#### Records provided:
-- BEGIN --
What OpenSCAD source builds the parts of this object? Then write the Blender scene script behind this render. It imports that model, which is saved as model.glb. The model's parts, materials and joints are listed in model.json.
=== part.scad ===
-- END --
-- BEGIN --
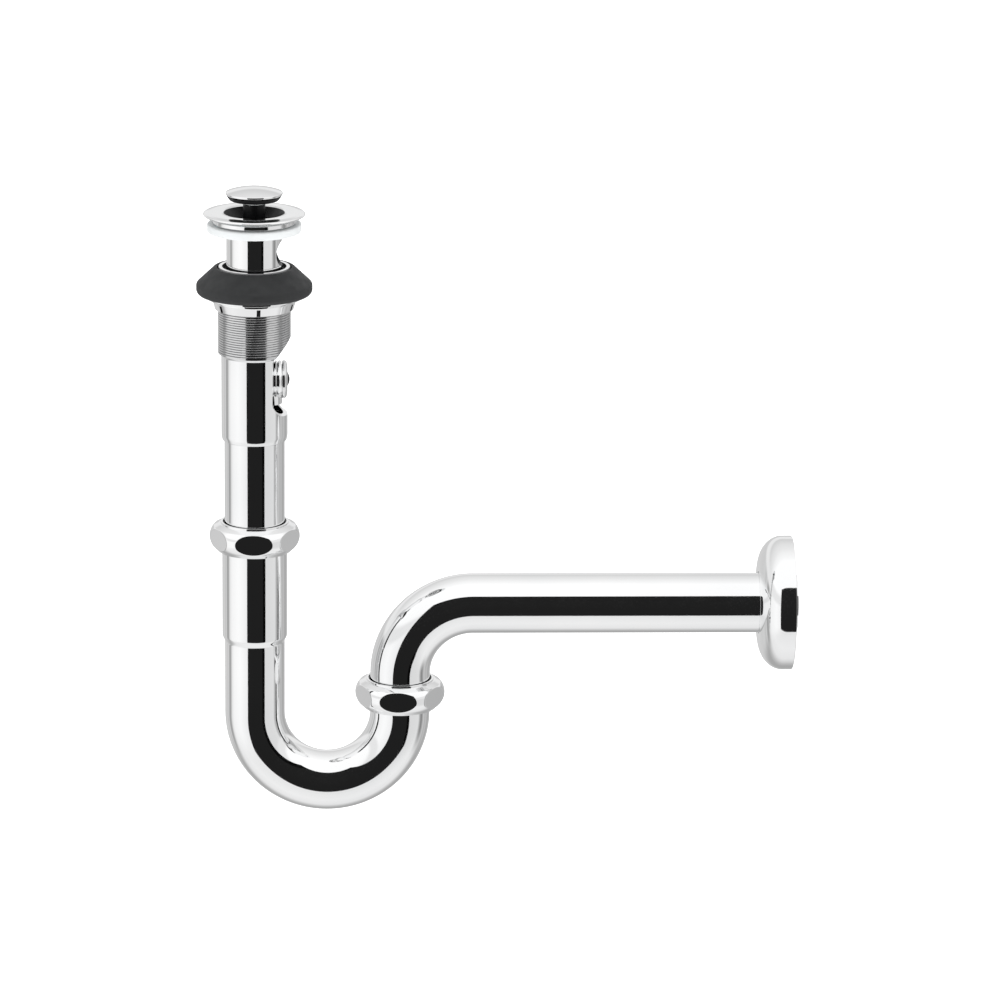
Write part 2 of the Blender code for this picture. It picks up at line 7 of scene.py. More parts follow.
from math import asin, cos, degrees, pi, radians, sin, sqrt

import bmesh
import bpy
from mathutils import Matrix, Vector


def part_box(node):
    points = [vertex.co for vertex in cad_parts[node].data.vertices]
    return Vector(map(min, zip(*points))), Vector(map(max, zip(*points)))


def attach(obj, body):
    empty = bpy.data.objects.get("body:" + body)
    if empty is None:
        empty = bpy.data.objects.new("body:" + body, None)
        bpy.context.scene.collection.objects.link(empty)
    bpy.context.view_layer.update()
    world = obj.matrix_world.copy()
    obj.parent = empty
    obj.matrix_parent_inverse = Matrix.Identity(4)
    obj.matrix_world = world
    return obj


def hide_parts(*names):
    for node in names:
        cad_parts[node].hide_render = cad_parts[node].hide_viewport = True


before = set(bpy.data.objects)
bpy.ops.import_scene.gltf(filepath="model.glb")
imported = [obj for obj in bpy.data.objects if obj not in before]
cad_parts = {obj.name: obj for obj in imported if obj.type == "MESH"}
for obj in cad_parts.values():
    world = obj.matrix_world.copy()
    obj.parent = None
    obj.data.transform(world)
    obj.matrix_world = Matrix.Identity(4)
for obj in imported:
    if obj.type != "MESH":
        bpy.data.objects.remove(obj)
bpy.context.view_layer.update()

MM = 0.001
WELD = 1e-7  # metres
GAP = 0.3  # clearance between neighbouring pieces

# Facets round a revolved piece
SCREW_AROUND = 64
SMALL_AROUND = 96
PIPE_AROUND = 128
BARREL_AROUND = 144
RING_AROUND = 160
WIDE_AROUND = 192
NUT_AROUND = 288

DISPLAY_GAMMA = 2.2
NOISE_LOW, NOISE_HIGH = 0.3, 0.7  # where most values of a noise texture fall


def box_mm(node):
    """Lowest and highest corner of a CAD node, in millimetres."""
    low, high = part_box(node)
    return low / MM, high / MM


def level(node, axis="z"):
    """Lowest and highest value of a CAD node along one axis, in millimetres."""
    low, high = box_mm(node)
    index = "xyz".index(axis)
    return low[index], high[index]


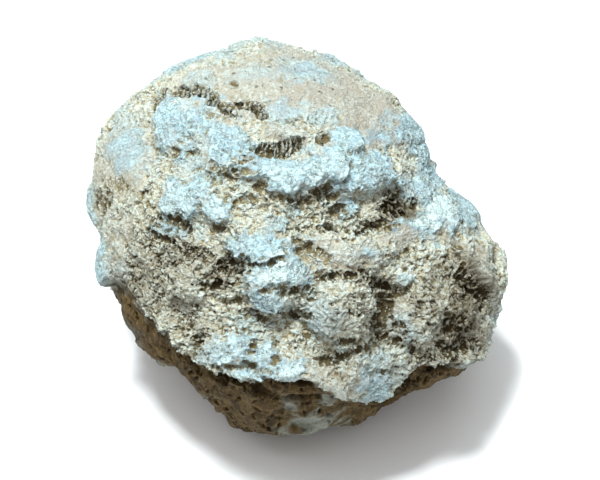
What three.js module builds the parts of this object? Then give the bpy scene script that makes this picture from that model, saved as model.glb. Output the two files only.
-- END --
#### To be done:
The lines above from the one containing "Write part 2" through the one containing "NOISE_LOW, NOISE_HIGH = 0.3, 0.7" are to be set down exactly, and no others.

#### Task result:
Write part 2 of the Blender code for this picture. It picks up at line 7 of scene.py. More parts follow.
from math import asin, cos, degrees, pi, radians, sin, sqrt

import bmesh
import bpy
from mathutils import Matrix, Vector


def part_box(node):
    points = [vertex.co for vertex in cad_parts[node].data.vertices]
    return Vector(map(min, zip(*points))), Vector(map(max, zip(*points)))


def attach(obj, body):
    empty = bpy.data.objects.get("body:" + body)
    if empty is None:
        empty = bpy.data.objects.new("body:" + body, None)
        bpy.context.scene.collection.objects.link(empty)
    bpy.context.view_layer.update()
    world = obj.matrix_world.copy()
    obj.parent = empty
    obj.matrix_parent_inverse = Matrix.Identity(4)
    obj.matrix_world = world
    return obj


def hide_parts(*names):
    for node in names:
        cad_parts[node].hide_render = cad_parts[node].hide_viewport = True


before = set(bpy.data.objects)
bpy.ops.import_scene.gltf(filepath="model.glb")
imported = [obj for obj in bpy.data.objects if obj not in before]
cad_parts = {obj.name: obj for obj in imported if obj.type == "MESH"}
for obj in cad_parts.values():
    world = obj.matrix_world.copy()
    obj.parent = None
    obj.data.transform(world)
    obj.matrix_world = Matrix.Identity(4)
for obj in imported:
    if obj.type != "MESH":
        bpy.data.objects.remove(obj)
bpy.context.view_layer.update()

MM = 0.001
WELD = 1e-7  # metres
GAP = 0.3  # clearance between neighbouring pieces

# Facets round a revolved piece
SCREW_AROUND = 64
SMALL_AROUND = 96
PIPE_AROUND = 128
BARREL_AROUND = 144
RING_AROUND = 160
WIDE_AROUND = 192
NUT_AROUND = 288

DISPLAY_GAMMA = 2.2
NOISE_LOW, NOISE_HIGH = 0.3, 0.7  # where most values of a noise texture fall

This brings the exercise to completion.